The last part of the movie tells of the history of Shirley Mason, the real woman who was known by the pseudonym of Sybil Dorsett.
In his review in the New York Times, Neil Genzlinger noted: "The film has fine performances by Tammy Blanchard in the title role and Jessica Lange as the psychiatrist. It is crisply told and full of powerful scenes. But it is always battling that earlier Sybil ... [The] story, so revelatory and startling when it was new, is today likely to have the feel of an acting exercise. It is impossible to watch Ms. Blanchard run through her repertory of voices and facial contortions ... without judging her acting technique. She gets an A, but the viewer's investment in the story suffers."
Mary McNamara of the Los Angeles Times said: "The new Sybil ... is told at such high speed that it becomes more psychiatric variety show—for our next number, Sybil as a boy!—than the careful excavation of a mind through the life-changing relationship of patient and doctor, which made the original so unforgettable ... It's essentially a two-woman play, and these particular women do the absolute best they can with what is given them. Lange's Wilbur is unflinching and unflappable, with equal parts compassion and ambition, empathy and bitterness, while Blanchard is a marvel of physical and vocal elasticity, changing into 16 people, often several in the same conversation. The problem is the almost breakneck pace which requires that all emotional nuance be jettisoned in favor of showing the range of the personalities."
In Newsweek, Joshua Alston said the film "has the infectious scrappiness of a community-theater troupe, one that isn't that great, but has enough conviction to make up for its lack of self-awareness ... And while I wouldn't watch Sybil a second time, it was raucous, nostalgic fun.
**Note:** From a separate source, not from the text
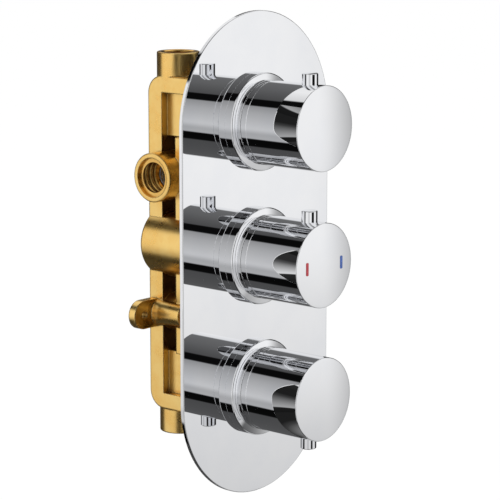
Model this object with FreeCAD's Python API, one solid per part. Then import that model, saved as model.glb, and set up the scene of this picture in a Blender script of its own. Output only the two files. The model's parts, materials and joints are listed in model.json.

I could say it's the worst movie I've seen in some time, but I'd prefer to say it's the best at being not good."
Roger Catlin of the Hartford Courant observed the film "is at once a little more true to the original, but also, at half the time, rushed ... Tammy Blanchard has the role that could be either a career-making tour de force or a showoffy mess and pulls it off."
In the Times Herald-Record, Kevin McDonough said: "Sybil seems to have been written to challenge and reward the serious performer. It is an actor's dream and potential nightmare, a role that calls upon the player to shift voice, tone and personality on a dime ... Blanchard acquits herself well. She does not eclipse the memory of Field's Sybil, but it is a performance to remember ... The saddest thing about this Sybil is its place in the schedule. A film like this used to be showcased during sweeps, not hidden away on a Saturday night in June like some poor relation ... CBS has shown the movie, its stars, and the story extreme disrespect with this treatment."
Matthew Gilbert of the Boston Globe wondered, "Why bother taking on a classic with limited popular potential when the remake is doomed to pale creatively next to the original? I'm thinking maybe this retelling of the true story ... was hatched to give actress Tammy Blanchard a big vehicle to suit her big talent ... Otherwise, this Sybil doesn't quite justify itself ... The remake feels more like a sketch of a troubled life than a fully realized portrait, which also detracts from its power to break your heart."